DATA EXTRACT:
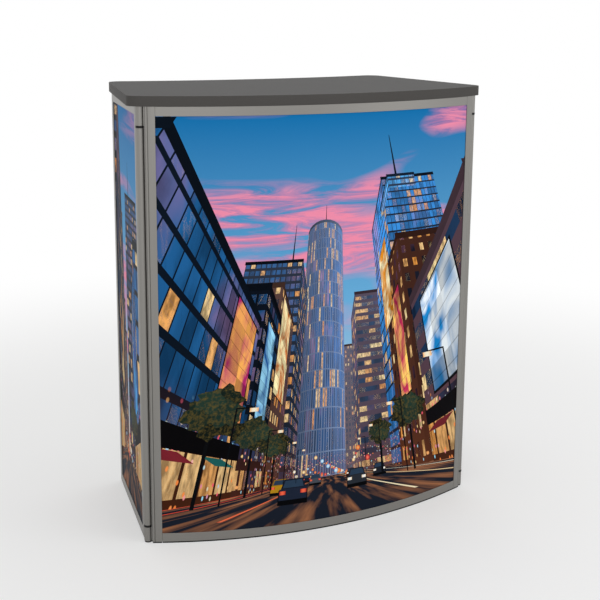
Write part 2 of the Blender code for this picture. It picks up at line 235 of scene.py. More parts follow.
postMetal = satinAnodised("satinAnodisedPost", "upright")
arcMetal = satinAnodised("satinAnodisedArc", "arc")
sideMetal = {
    "left": satinAnodised("satinAnodisedSideLeft", "side", -plan["splay"]),
    "right": satinAnodised("satinAnodisedSideRight", "side", plan["splay"]),
}
# grey and sandy
castAluminium = grained("dieCastAluminium", "#b4b3b0", (0.45, 0.6), 0.0006, 0.00002, 0.9)
# fine rings left by the wheel
groundSteel = grained("groundSteel", "#b9b8b5", (0.2, 0.34), 0.0003, 0.000004, 1.0, turned=True)
# near mirror, a little warm
nickel = grained("nickelPlate", "#cfccc4", (0.12, 0.2), 0.001, 0.000002, 1.0, spread=0.02)
# a dull glint on black
blackNylon = grained("blackNylon", "#0a0a0b", (0.42, 0.55), 0.0004, 0.00002, spread=0.15, gloss=0.25)
# matt and sooty rubber, whose black also stands in for the dark shadow line under the rails, so it is partly
# painted shadow
blackRubber = grained("blackRubber", "#080808", (0.7, 0.85), 0.0006, 0.00003, spread=0.2, gloss=0.1)
# white matt board
foamBoard = grained("foamedBoard", "#e6e6e2", (0.5, 0.6), 0.0009, 0.00001, spread=0.015)
# dull grey sheet under the countertop
backingSheet = grained("backingSheet", "#8f8d88", (0.5, 0.6), 0.0015, 0.00001, spread=0.05)

laminate = {
    "colour": "#4a4948",
    "fleck": "#454443",
    "fleckSize": 0.0008,
    "fleckEdge": levels(0.42, 0.62),
    "clouds": {"Scale": 14.0, "Detail": 3.0},
    "cloudTones": levels(start=0.97, end=1.03),
    "pebble": 0.0006,          # stipple pressed into the sheet
    "pebbleDepth": 0.00001,
    "roughness": (0.56, 0.68),
    "gloss": 0.11,
}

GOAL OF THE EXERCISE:
Reproduce the data shown above exactly.

WRITTEN SOLUTION:
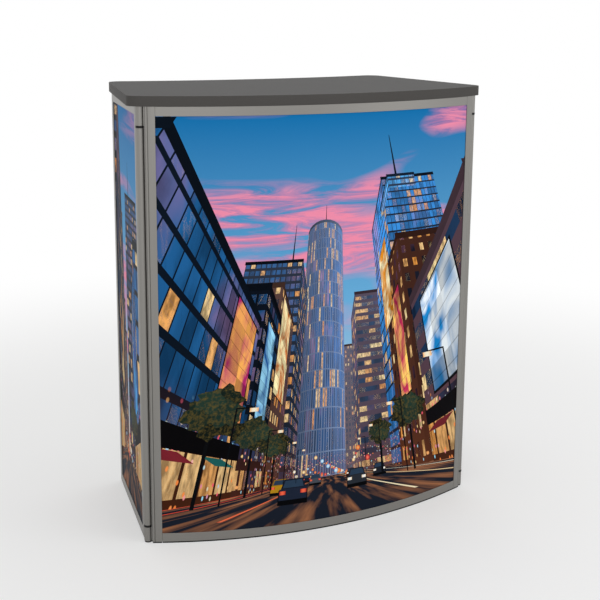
Write part 2 of the Blender code for this picture. It picks up at line 235 of scene.py. More parts follow.
postMetal = satinAnodised("satinAnodisedPost", "upright")
arcMetal = satinAnodised("satinAnodisedArc", "arc")
sideMetal = {
    "left": satinAnodised("satinAnodisedSideLeft", "side", -plan["splay"]),
    "right": satinAnodised("satinAnodisedSideRight", "side", plan["splay"]),
}
# grey and sandy
castAluminium = grained("dieCastAluminium", "#b4b3b0", (0.45, 0.6), 0.0006, 0.00002, 0.9)
# fine rings left by the wheel
groundSteel = grained("groundSteel", "#b9b8b5", (0.2, 0.34), 0.0003, 0.000004, 1.0, turned=True)
# near mirror, a little warm
nickel = grained("nickelPlate", "#cfccc4", (0.12, 0.2), 0.001, 0.000002, 1.0, spread=0.02)
# a dull glint on black
blackNylon = grained("blackNylon", "#0a0a0b", (0.42, 0.55), 0.0004, 0.00002, spread=0.15, gloss=0.25)
# matt and sooty rubber, whose black also stands in for the dark shadow line under the rails, so it is partly
# painted shadow
blackRubber = grained("blackRubber", "#080808", (0.7, 0.85), 0.0006, 0.00003, spread=0.2, gloss=0.1)
# white matt board
foamBoard = grained("foamedBoard", "#e6e6e2", (0.5, 0.6), 0.0009, 0.00001, spread=0.015)
# dull grey sheet under the countertop
backingSheet = grained("backingSheet", "#8f8d88", (0.5, 0.6), 0.0015, 0.00001, spread=0.05)

laminate = {
    "colour": "#4a4948",
    "fleck": "#454443",
    "fleckSize": 0.0008,
    "fleckEdge": levels(0.42, 0.62),
    "clouds": {"Scale": 14.0, "Detail": 3.0},
    "cloudTones": levels(start=0.97, end=1.03),
    "pebble": 0.0006,          # stipple pressed into the sheet
    "pebbleDepth": 0.00001,
    "roughness": (0.56, 0.68),
    "gloss": 0.11,
}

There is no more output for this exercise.